Pole shift hypotheses are not connected with plate tectonics, the well-accepted geological theory that the Earth's surface consists of solid plates which shift over a viscous, or semifluid asthenosphere; nor with continental drift, the corollary to plate tectonics which maintains that locations of the continents have moved slowly over the face of the Earth,[5] resulting in the gradual emerging and breakup of continents and oceans over hundreds of millions of years.[6]

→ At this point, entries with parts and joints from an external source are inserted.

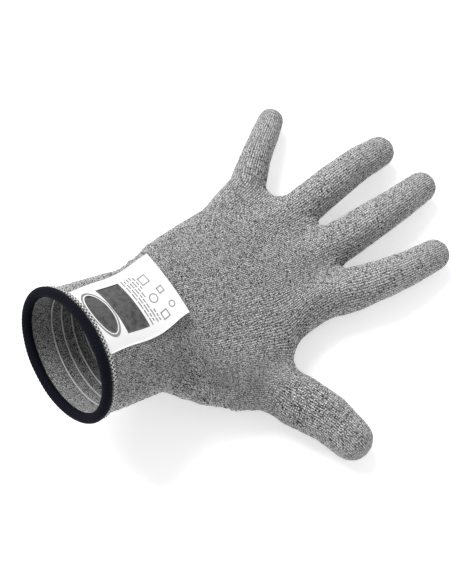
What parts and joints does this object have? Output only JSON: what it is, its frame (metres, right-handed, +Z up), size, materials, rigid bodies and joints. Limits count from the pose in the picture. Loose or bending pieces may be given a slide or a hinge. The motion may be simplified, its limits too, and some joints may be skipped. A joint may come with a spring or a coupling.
{
  "type": "knitted cut-resistant glove",
  "caption": "Seamless knitted cut-resistant work glove for the left hand, fingers spread, with a bound cuff hem and a stitched label.",
  "frame": {"origin": "centre of the flat underside of the palm, where the glove rests on a bench", "axes": "+X along the hand to the fingertips, +Y to the little finger, +Z up out of the back of the hand"},
  "size_m": [0.2423, 0.1994, 0.0828],
  "materials": {
    "knit_grey": "heather grey jersey knit of cut-resistant yarn",
    "hem_navy": "dark navy overlocked binding, rolled",
    "thread_white": "white overlock thread",
    "satin_white": null,
    "elastic_white": "covered elastic yarn"
  },
  "bodies": {
    "palm": {"palm_upper": "knit_grey", "palm_lower": "knit_grey", "middle_root": "knit_grey"},
    "little_root": {"little_root": "knit_grey"},
    "little_proximal": {"little_proximal": "knit_grey"},
    "little_middle": {"little_middle": "knit_grey"},
    "little_distal": {"little_distal": "knit_grey"},
    "ring_root": {"ring_root": "knit_grey"},
    "ring_proximal": {"ring_proximal": "knit_grey"},
    "ring_middle": {"ring_middle": "knit_grey"},
    "ring_distal": {"ring_distal": "knit_grey"},
    "middle_proximal": {"middle_proximal": "knit_grey"},
    "middle_middle": {"middle_middle": "knit_grey"},
    "middle_distal": {"middle_distal": "knit_grey"},
    "index_root": {"index_root": "knit_grey"},
    "index_proximal": {"index_proximal": "knit_grey"},
    "index_middle": {"index_middle": "knit_grey"},
    "index_distal": {"index_distal": "knit_grey"},
    "thumb_root": {"thumb_root": "knit_grey"},
    "thumb_proximal": {"thumb_proximal": "knit_grey"},
    "thumb_distal": {"thumb_distal": "knit_grey"},
    "cuff": {"wrist_cuff": "knit_grey", "cuff_hem": "hem_navy", "overlock_chain": "thread_white", "cuff_elastic_yarn": "elastic_white"},
    "label": {"label": "satin_white"}
  },
  "joints": [
    {"name": "little_spread", "type": "hinge", "parent": "palm", "child": "little_root", "pos_m": [0.0302, 0.0506, 0.0125], "axis": [0, 0, 1], "range_deg": [-28, 4]},
    {"name": "little_mcp", "type": "hinge", "parent": "little_root", "child": "little_proximal", "pos_m": [0.03513, 0.0552, 0.01338], "axis": [-0.682, 0.7314, 0], "range_deg": [-12, 50]},
    {"name": "little_pip", "type": "hinge", "parent": "little_proximal", "child": "little_middle", "pos_m": [0.04137, 0.06101, 0.0145], "axis": [-0.6691, 0.7432, 0], "range_deg": [0, 46]},
    {"name": "little_dip", "type": "hinge", "parent": "little_middle", "child": "little_distal", "pos_m": [0.05365, 0.07169, 0.0125], "axis": [-0.6625, 0.749, 0], "range_deg": [0, 30]},
    {"name": "ring_spread", "type": "hinge", "parent": "palm", "child": "ring_root", "pos_m": [0.0469, 0.0227, 0.013], "axis": [0, 0, 1], "range_deg": [-8, 6]},
    {"name": "ring_mcp", "type": "hinge", "parent": "ring_root", "child": "ring_proximal", "pos_m": [0.05473, 0.02394, 0.01406], "axis": [-0.1564, 0.9877, 0], "range_deg": [-12, 65]},
    {"name": "ring_pip", "type": "hinge", "parent": "ring_proximal", "child": "ring_middle", "pos_m": [0.06902, 0.0262, 0.016], "axis": [-0.1737, 0.9848, 0], "range_deg": [0, 65]},
    {"name": "ring_dip", "type": "hinge", "parent": "ring_middle", "child": "ring_distal", "pos_m": [0.08905, 0.0301, 0.014], "axis": [-0.1654, 0.9862, 0], "range_deg": [0, 35]},
    {"name": "middle_mcp", "type": "hinge", "parent": "palm", "child": "middle_proximal", "pos_m": [0.05922, -0.00496, 0.0145], "axis": [-0.0175, 0.9998, 0], "range_deg": [-12, 65]},
    {"name": "middle_pip", "type": "hinge", "parent": "middle_proximal", "child": "middle_middle", "pos_m": [0.07299, -0.00472, 0.0164], "axis": [-0.0699, 0.9976, 0], "range_deg": [0, 65]},
    {"name": "middle_dip", "type": "hinge", "parent": "middle_middle", "child": "middle_distal", "pos_m": [0.09264, -0.00231, 0.0144], "axis": [-0.1561, 0.9877, 0], "range_deg": [0, 35]},
    {"name": "index_spread", "type": "hinge", "parent": "palm", "child": "index_root", "pos_m": [0.041, -0.0319, 0.0134], "axis": [0, 0, 1], "range_deg": [-6, 11]},
    {"name": "index_mcp", "type": "hinge", "parent": "index_root", "child": "index_proximal", "pos_m": [0.04734, -0.03348, 0.01435], "axis": [0.2419, 0.9703, 0], "range_deg": [-12, 60]},
    {"name": "index_pip", "type": "hinge", "parent": "index_proximal", "child": "index_middle", "pos_m": [0.05828, -0.03621, 0.016], "axis": [0.1563, 0.9877, 0], "range_deg": [0, 48]},
    {"name": "index_dip", "type": "hinge", "parent": "index_middle", "child": "index_distal", "pos_m": [0.07593, -0.03744, 0.014], "axis": [0.0095, 1, 0], "range_deg": [0, 30]},
    {"name": "thumb_swing", "type": "hinge", "parent": "palm", "child": "thumb_root", "pos_m": [-0.019, -0.0629, 0.0155], "axis": [0, 0, 1], "range_deg": [-12, 25]},
    {"name": "thumb_mp", "type": "hinge", "parent": "thumb_root", "child": "thumb_proximal", "pos_m": [-0.0131, -0.07312, 0.0155], "axis": [0.5803, 0.2797, 0.7649], "range_deg": [-8, 35]},
    {"name": "thumb_ip", "type": "hinge", "parent": "thumb_proximal", "child": "thumb_distal", "pos_m": [-0.00655, -0.08494, 0.014], "axis": [0.63, 0.1631, 0.7592], "range_deg": [-5, 50]},
    {"name": "wrist_flex", "type": "hinge", "parent": "palm", "child": "cuff", "pos_m": [-0.055, -0.006, 0.028], "axis": [-0.0523, 0.9986, 0], "range_deg": [-50, 16]},
    {"name": "label_lift", "type": "hinge", "parent": "cuff", "child": "label", "pos_m": [-0.08687, -0.00681, 0.07871], "axis": [0.0523, -0.9986, 0], "range_deg": [0, 150]}
  ]
}
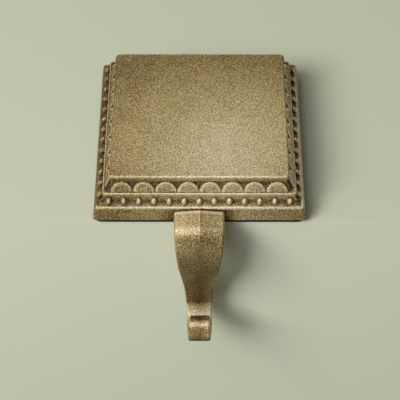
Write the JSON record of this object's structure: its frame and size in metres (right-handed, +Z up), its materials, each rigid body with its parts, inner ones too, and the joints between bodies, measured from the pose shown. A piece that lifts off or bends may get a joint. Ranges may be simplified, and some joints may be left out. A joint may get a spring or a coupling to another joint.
{
  "type": "mantel stocking holder",
  "caption": "Square weighted mantel base with scallop and bead moulding, and a tapering hook arm that drops over the mantel edge to an upturned tip.",
  "frame": {"origin": "on the underside of the non-slip pad, below the middle of the square base: the point that rests on the mantel top", "axes": "+Z up, +Y towards the wall, the hook arm on the -Y side, +X to the right seen from the room"},
  "size_m": [0.0998, 0.1253, 0.0861],
  "materials": {
    "cast_body": "antique brass finish, worn bright on the edges, dark in the recesses",
    "cast_arm": "antique brass finish",
    "screws": "plain",
    "pad": "matt"
  },
  "bodies": {
    "root": {"base_casting": "cast_body", "hook_arm": "cast_arm", "tang_screws": "screws", "non_slip_pad": "pad"}
  },
  "joints": []
}
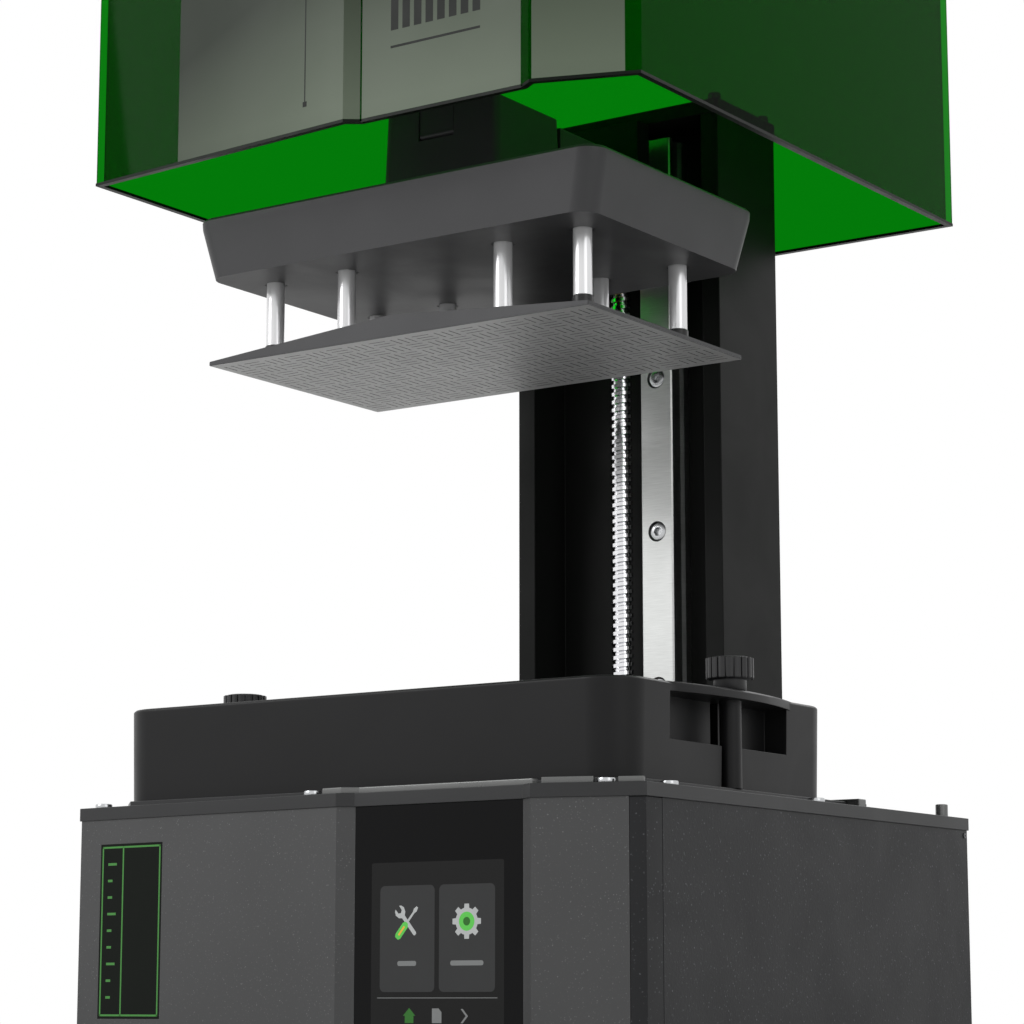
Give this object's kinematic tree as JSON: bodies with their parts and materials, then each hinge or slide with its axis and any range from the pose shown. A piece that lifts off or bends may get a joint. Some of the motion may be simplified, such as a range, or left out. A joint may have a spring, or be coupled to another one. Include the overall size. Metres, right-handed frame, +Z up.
{
  "type": "resin printer",
  "caption": "Desktop resin printer with a lifted cover, a sprung build platform on a lead screw column, a resin vat over a curing screen, and a wedge-fronted base.",
  "frame": {"origin": "on the table under the middle of the base's outline, seen from above", "axes": "+X to the right along the width, +Y from front to back, +Z up"},
  "size_m": [0.3274, 0.3342, 0.8664],
  "materials": {
    "base_paint": "textured",
    "fascia_paint": "painted metallic",
    "plate_paint": "painted satin",
    "housing_paint": "painted textured",
    "black_metal": "painted satin",
    "steel": "brushed",
    "chrome": "polished",
    "alu": "satin",
    "brass": "satin",
    "black_plastic": "matte",
    "red_plastic": "gloss",
    "green_plastic": "transparent",
    "print_ink": "satin",
    "badge_film": "gloss",
    "screen_glass": "polished",
    "clear_film": "clear",
    "board": "satin",
    "rubber": "matte"
  },
  "bodies": {
    "base": {"base_shell": "base_paint", "front_fascia": "fascia_paint", "corner_post": "base_paint", "bottom_plate": "black_metal", "rubber_feet": "rubber", "top_plate": "plate_paint", "top_plate_screws": "steel", "cover_locators": "alu", "side_screws": "steel", "front_glass": "screen_glass", "touch_display": "screen_glass", "badge_plate": "badge_film", "mask_screen": "screen_glass", "screen_glass": "screen_glass", "light_box": "alu", "collimating_lens": "clear_film", "led_board": "board", "heat_sink": "alu", "fan_frame": "black_plastic", "mainboard": "board", "power_supply": "steel", "power_inlet": "black_plastic", "switch_frame": "black_plastic", "usb_port": "steel", "vat_body": "black_metal", "vat_film": "clear_film", "vat_film_frame": "alu", "tower_body": "black_metal", "tower_cap": "black_metal", "tower_cap_screws": "steel", "guide_rail": "steel", "rail_screws": "steel", "stepper_motor": "black_metal", "screw_bearings": "black_metal", "limit_sensor": "black_plastic"},
    "carriage": {"rail_block": "steel", "screw_nut": "brass", "carriage_plate": "black_metal", "z_arm": "housing_paint", "mounting_block": "housing_paint", "latch_pin": "steel", "platform_housing": "housing_paint", "post_bushes": "black_plastic"},
    "build_plate": {"face_plate": "alu", "guide_posts": "chrome", "post_caps": "black_plastic", "post_collars": "steel", "plate_springs": "steel"},
    "drive_screw": {"lead_screw": "steel", "shaft_coupling": "alu", "motor_shaft": "steel"},
    "latch": {"release_latch": "housing_paint"},
    "left_knob": {"left_thumb_knob": "black_plastic", "left_thumb_screw": "steel"},
    "right_knob": {"right_thumb_knob": "black_plastic", "right_thumb_screw": "steel"},
    "rocker": {"switch_rocker": "red_plastic"},
    "fan": {"fan_rotor": "black_plastic"},
    "cover": {"cover_shell": "green_plastic", "cover_print": "print_ink"}
  },
  "joints": [
    {"name": "cover_lift", "type": "slide", "parent": "base", "child": "cover", "axis": [0, 0, 1], "range_m": [-0.3184, 0.075]},
    {"name": "z_travel", "type": "slide", "parent": "base", "child": "carriage", "axis": [0, 0, 1], "range_m": [-0.22, 0]},
    {"name": "screw_turn", "type": "hinge", "parent": "base", "child": "drive_screw", "pos_m": [-0.007, 0.1009, 0.35], "axis": [0, 0, 1], "range_deg": [-10, 18010]},
    {"name": "plate_float", "type": "slide", "parent": "carriage", "child": "build_plate", "axis": [0, 0, 1], "range_m": [0, 0.003], "stiffness_N_per_m": 12000, "springref_m": -0.004, "deforming": ["plate_springs"]},
    {"name": "latch_swing", "type": "hinge", "parent": "carriage", "child": "latch", "pos_m": [-0.0016, -0.07675, 0.4843], "axis": [1, 0, 0], "range_deg": [0, 25]},
    {"name": "left_knob_turn", "type": "hinge", "parent": "base", "child": "left_knob", "pos_m": [-0.147, -0.0481, 0.2], "axis": [0, 0, 1], "range_deg": [0, 1800]},
    {"name": "right_knob_turn", "type": "hinge", "parent": "base", "child": "right_knob", "pos_m": [0.147, -0.0481, 0.2], "axis": [0, 0, 1], "range_deg": [0, 1800]},
    {"name": "power_rock", "type": "hinge", "parent": "base", "child": "rocker", "pos_m": [0.07, 0.1603, 0.048], "axis": [1, 0, 0], "range_deg": [0, 12]},
    {"name": "fan_spin", "type": "hinge", "parent": "base", "child": "fan", "pos_m": [-0.092, 0.152, 0.078], "axis": [0, 1, 0], "continuous": true}
  ],
  "couplings": [
    {"joint": "screw_turn", "follows": "z_travel", "rad_per_m": -1428}
  ]
}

Pole shift hypotheses are not the same as geomagnetic reversal, the periodic reversal of the Earth's magnetic field (effectively switching the north and south magnetic poles).
Speculative history
In popular literature, many conjectures have been suggested involving very rapid polar shift. A slow shift in the poles would display the most minor alterations and no destruction. A more dramatic view assumes more rapid changes, with dramatic alterations of geography and localized areas of destruction due to earthquakes and tsunamis.
Early proponents
An early mention of a shifting of the Earth's axis can be found in an 1872 article entitled "Chronologie historique des Mexicains"[7] by Charles Étienne Brasseur de Bourbourg, a specialist in Mesoamerican codices who interpreted ancient Mexican myths as evidence for four periods of global cataclysms that had begun around 10,500 BCE. In 1948, Hugh Auchincloss Brown, an electrical engineer, advanced a hypothesis of catastrophic pole shift. Brown also argued that accumulation of ice at the poles caused recurring tipping of the axis, identifying cycles of approximately seven millennia.[8][9]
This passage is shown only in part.